SET PROBLEM: Return only the lines running from the top of the entries to the line with "return lambda drop: np.interp(drop, fine, smooth)", inclusive, exactly as written.

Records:
_ _ _
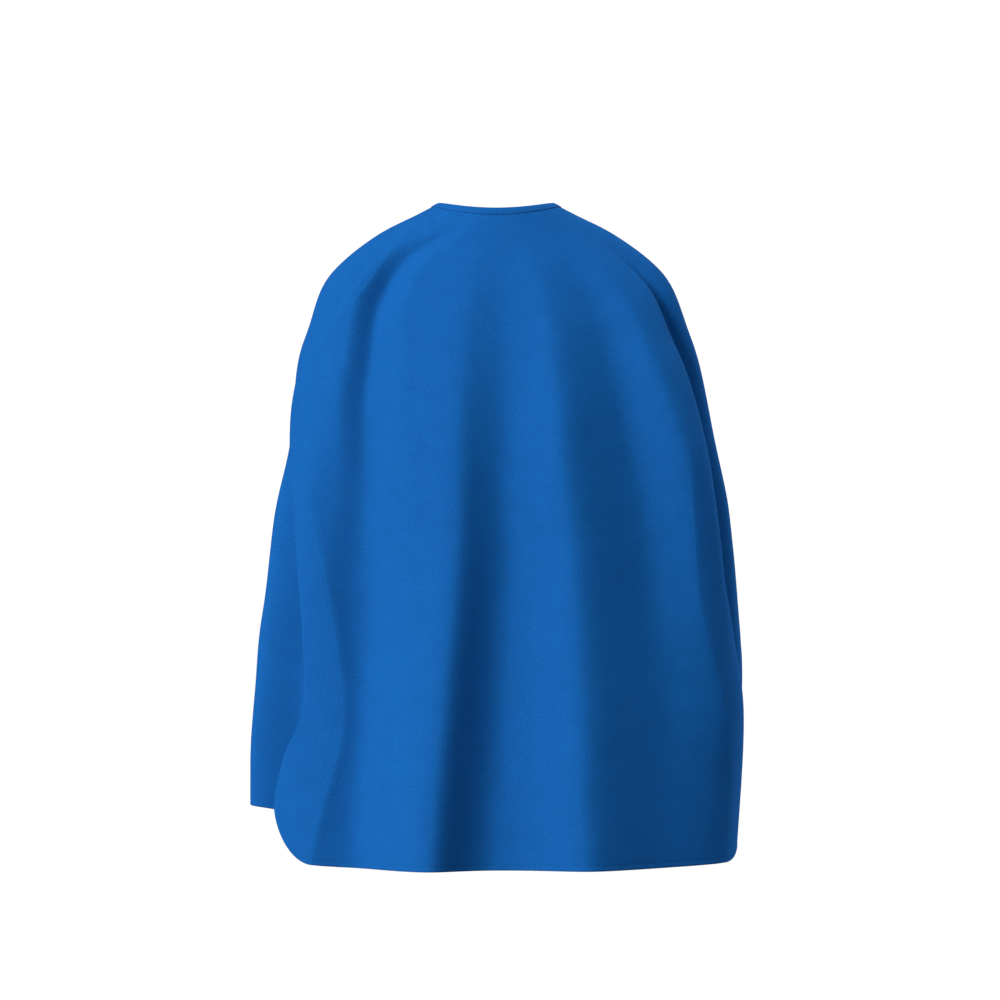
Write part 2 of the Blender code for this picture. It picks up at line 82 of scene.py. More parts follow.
# The grid of the cloth. The upper rows are drops and the hem rows are distances from the hem; even
# rows fill the cloth between the two.
COLUMNS = 300
ROWS = 110
UPPER_ROWS = (0.0, 0.004, 0.009, 0.015, 0.023)
FIRST_EVEN_ROW = 0.032
LAST_EVEN_ROW = 0.016
HEM_ROWS = (0.011, 0.0085, 0.0072, 0.0062, 0.0035, 0.0012, 0.0)
SECTION_SAMPLES = 2400
BEND_RADIUS = 0.020
BEND_START = 0.1
SURFACE_STEP = 1e-3


# ---------------------------------------------------------------- the draped surface

def eased(value, start, end):
    t = np.clip((value - start) / (end - start), 0.0, 1.0)
    return t * t * (3.0 - 2.0 * t)


def profile(*points):
    """A smooth function of the drop through a few (drop, value) points."""
    drops, values = zip(*points)
    fine = np.linspace(-0.1, CAPE_LENGTH + 0.1, 600)
    window = np.hanning(45)
    padded = np.pad(np.interp(fine, drops, values), 22, mode="edge")
    smooth = np.convolve(padded, window / window.sum(), mode="valid")
    return lambda drop: np.interp(drop, fine, smooth)


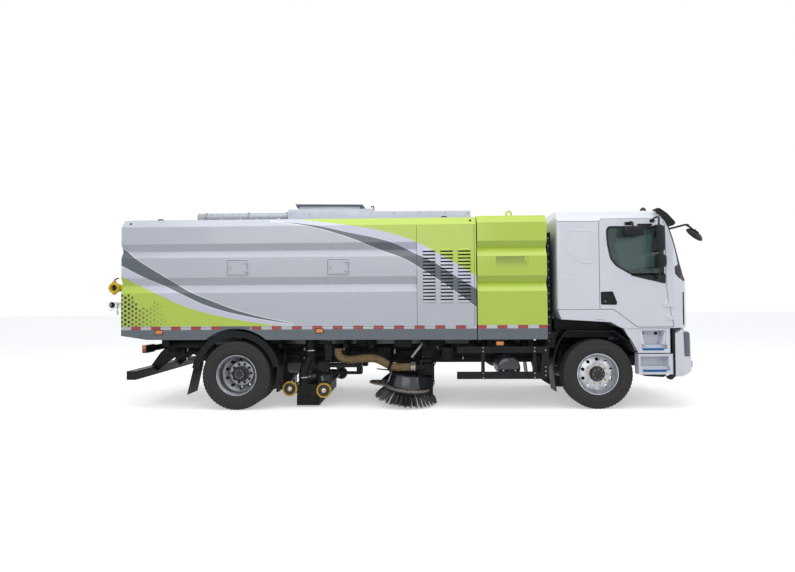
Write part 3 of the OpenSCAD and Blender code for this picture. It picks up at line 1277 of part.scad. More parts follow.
chassis_frame();
front_axle();
rear_axle();
drive_motor();
power_cabinet();
battery_pack();
front_bumper();
lamps();
lower_steps();
side_guards();
wheel_fenders();
underrun_bar();
air_tank();
suction_hoses();
sweep_hoses();
brush_posts();
knuckle(1);  // knuckle_left
knuckle(-1);  // knuckle_right
tie_rod();
front_rim(1);  // front_rim_left
front_tyre(1);  // front_tyre_left
front_rim(-1);  // front_rim_right
front_tyre(-1);  // front_tyre_right
rear_rims(1);  // rear_rims_left
rear_tyres(1);  // rear_tyres_left
rear_rims(-1);  // rear_rims_right
rear_tyres(-1);  // rear_tyres_right
cab_shell();
windscreen();
dashboard();
seats();
cab_steps();
front_mirror();
door(1);  // door_left
door_glass(1);  // door_glass_left
mirrors(1);  // mirrors_left
door(-1);  // door_right
door_glass(-1);  // door_glass_right
mirrors(-1);  // mirrors_right
hopper_body();
roof_duct();
tailgate();
rear_couplings();
hatch(1, hatch_rear_x);  // hatch_rear_left
hatch(1, hatch_front_x);  // hatch_front_left
hatch(-1, hatch_rear_x);  // hatch_rear_right
hatch(-1, hatch_front_x);  // hatch_front_right
tip_barrel();
tip_rod();
brush_arm(1);  // brush_arm_left
brush(1);  // brush_left
brush_arm(-1);  // brush_arm_right
brush(-1);  // brush_right
nozzle();
nozzle_wheels_front();
nozzle_wheels_rear();
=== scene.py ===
import json
import math
import random

import bmesh
import bpy
from mathutils import Matrix, Vector

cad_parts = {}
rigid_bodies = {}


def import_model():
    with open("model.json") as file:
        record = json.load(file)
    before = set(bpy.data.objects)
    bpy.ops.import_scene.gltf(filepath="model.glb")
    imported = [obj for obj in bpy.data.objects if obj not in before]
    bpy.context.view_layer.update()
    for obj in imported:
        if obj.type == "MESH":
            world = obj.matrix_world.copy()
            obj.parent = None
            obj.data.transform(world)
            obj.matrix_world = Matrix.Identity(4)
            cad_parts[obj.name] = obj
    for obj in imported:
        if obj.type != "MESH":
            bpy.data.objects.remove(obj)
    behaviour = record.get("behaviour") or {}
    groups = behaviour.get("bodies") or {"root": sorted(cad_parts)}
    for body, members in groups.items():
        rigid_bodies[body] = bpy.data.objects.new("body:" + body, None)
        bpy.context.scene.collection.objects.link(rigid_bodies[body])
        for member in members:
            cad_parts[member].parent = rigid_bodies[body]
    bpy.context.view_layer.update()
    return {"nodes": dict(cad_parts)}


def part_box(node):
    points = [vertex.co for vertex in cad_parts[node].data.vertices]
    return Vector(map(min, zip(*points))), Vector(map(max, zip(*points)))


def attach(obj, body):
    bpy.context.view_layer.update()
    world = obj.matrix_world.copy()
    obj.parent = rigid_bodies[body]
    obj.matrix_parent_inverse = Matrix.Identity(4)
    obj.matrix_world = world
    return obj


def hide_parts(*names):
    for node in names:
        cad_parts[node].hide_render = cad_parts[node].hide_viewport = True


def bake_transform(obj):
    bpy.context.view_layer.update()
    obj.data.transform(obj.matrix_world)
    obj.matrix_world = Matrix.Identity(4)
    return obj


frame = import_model()
nodes = frame["nodes"]

# Lengths below are millimetres from the front axle: X forward, Y left, Z up from the ground.
tyre_low, tyre_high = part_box("front_tyre_left")
AXLE_X = (tyre_low.x + tyre_high.x) / 2
REAR_AXLE = round((sum(c.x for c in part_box("rear_tyres_left")) / 2 - AXLE_X) * 1000)
BODY_REAR = -6972
BODY_FRONT = -1753
BODY_Y = 1250
CAB_Y = 1240
TYRE_R = 505
FRONT_TYRE_Y = 1035                 # middle of a front tyre
FRONT_DISC_Y = FRONT_TYRE_Y + 72    # outer face of a front wheel's disc
REAR_DISC_Y = 935                   # flat of the outer rear wheel's deep disc
STUD_R = 285.75 / 2                 # circle of the ten wheel nuts
TANK_X, TANK_Z = -1264, 590         # axis of the air tanks
SIDES = (-1, 1)
SIDE_NAME = {-1: "right", 1: "left"}


def place(x, y, z):
    return Vector((AXLE_X + x / 1000, y / 1000, z / 1000))


# ------------------------------------------------------------------ shapes

# an outline's point and a height along an axis, as a place in the truck
LIFT = {
    "x": lambda p, h: (h, p[0], p[1]),
    "y": lambda p, h: (p[0], h, p[1]),
    "z": lambda p, h: (p[0], p[1], h)}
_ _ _
WRITTEN REPLY:
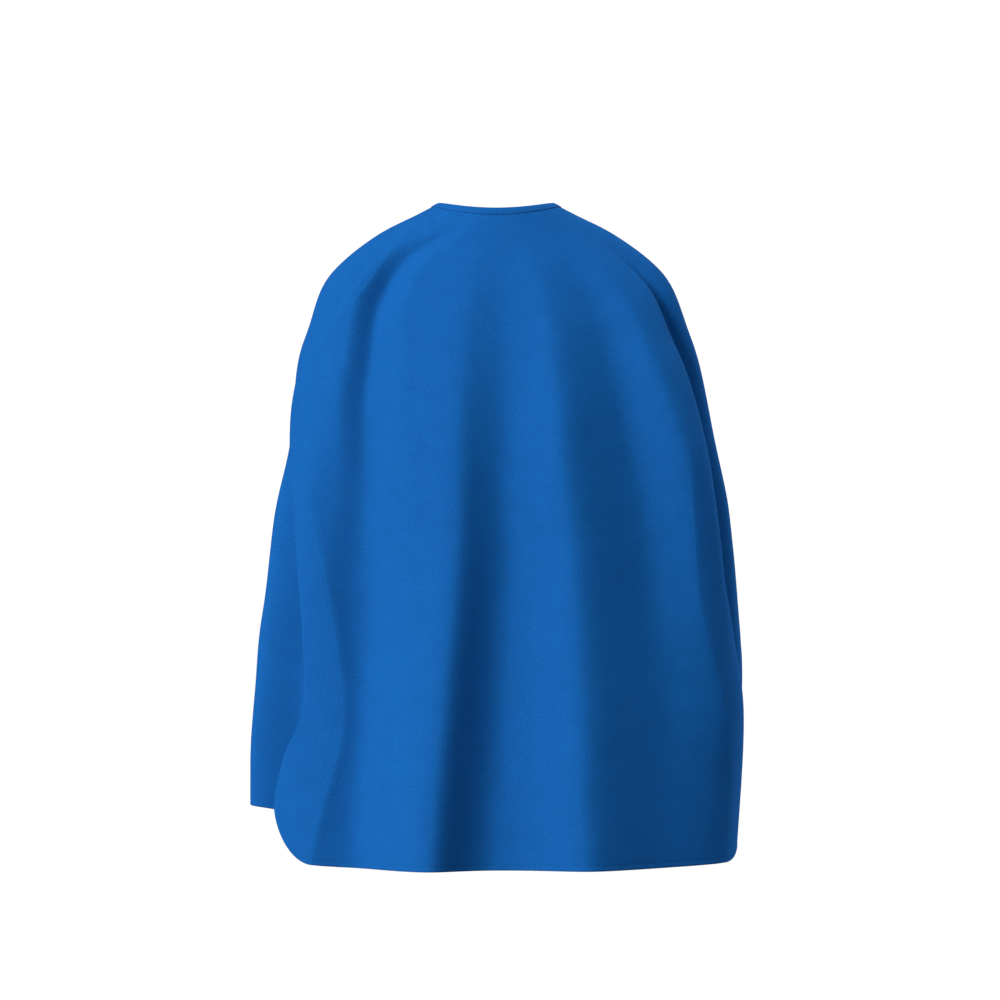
Write part 2 of the Blender code for this picture. It picks up at line 82 of scene.py. More parts follow.
# The grid of the cloth. The upper rows are drops and the hem rows are distances from the hem; even
# rows fill the cloth between the two.
COLUMNS = 300
ROWS = 110
UPPER_ROWS = (0.0, 0.004, 0.009, 0.015, 0.023)
FIRST_EVEN_ROW = 0.032
LAST_EVEN_ROW = 0.016
HEM_ROWS = (0.011, 0.0085, 0.0072, 0.0062, 0.0035, 0.0012, 0.0)
SECTION_SAMPLES = 2400
BEND_RADIUS = 0.020
BEND_START = 0.1
SURFACE_STEP = 1e-3


# ---------------------------------------------------------------- the draped surface

def eased(value, start, end):
    t = np.clip((value - start) / (end - start), 0.0, 1.0)
    return t * t * (3.0 - 2.0 * t)


def profile(*points):
    """A smooth function of the drop through a few (drop, value) points."""
    drops, values = zip(*points)
    fine = np.linspace(-0.1, CAPE_LENGTH + 0.1, 600)
    window = np.hanning(45)
    padded = np.pad(np.interp(fine, drops, values), 22, mode="edge")
    smooth = np.convolve(padded, window / window.sum(), mode="valid")
    return lambda drop: np.interp(drop, fine, smooth)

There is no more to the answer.